Written by Administrator
Saturday, 12 October 2013 14:45

The phase difference between voltage and current intensity, when using alternative current (AC), shall be kept as low as possible. It is also called the power factor, and is expressed by the cosine of the angle φ, between the moment when the maximum voltage is got and the moment when the maximum current intensity is delivered. Ideally, this angle should be zero.

This power factor is especially important for high-power equipment, such as an MT bench. When coils and other high-impedance items are connected to a main line, the angle may then become significant. The current is late vs the voltage.

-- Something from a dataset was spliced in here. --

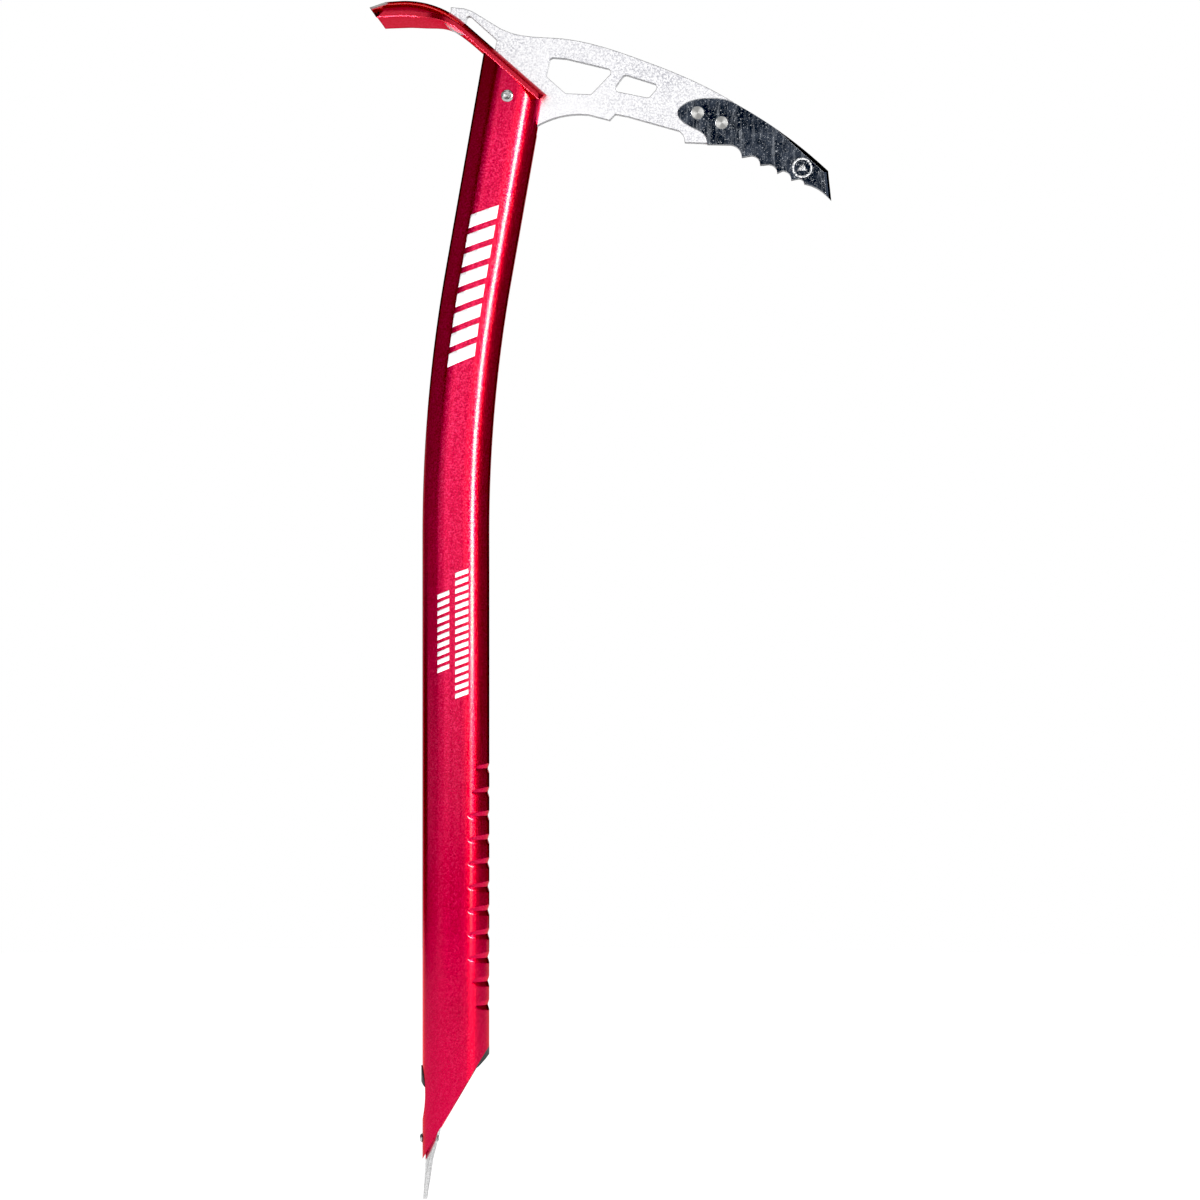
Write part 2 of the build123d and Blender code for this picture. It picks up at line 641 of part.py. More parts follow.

The datum generally used to qualify the power factor is the cosine of the angle, as it is an easy-to-remember figure. A cosine may have values between zero and one. Zero means the angle is 90°, while the unit means that the angle is 0°.

The more open (important) angle), the more the consumption of the equipment is high, for a given delivered power.

The electricity utilities try to have this angle as low as possible: this is why some (huge) installations, containing incredibly powerful capacitors, have been installed in some areas, to improve the phase difference.

When an angle is close to zero, its cosine figure is close to one. When the angle figure increases, the cosine φ decreases.

The currently displayed figure for the cosine φ is circa 0.85/0.8, in the vast majority of users’ installations.

All these elements, basic to everyone involved in electricity, made us wonder about the knowledge of a lecturer, during a conference recently held on MT equipment and detection media, in France. The point in question is:

To lower the consumption, it is necessary to diminish the cosine φ of the magnetic bench”.

The right sentence should have been:
To lower the consumption, it is necessary to increase the cosine φ
To lower the consumption, it is necessary to diminish the angle.

Mistakes happen everywhere, and, to be honest, despite a thorough shuttle of the documents between us, sometimes we also published documents with errors.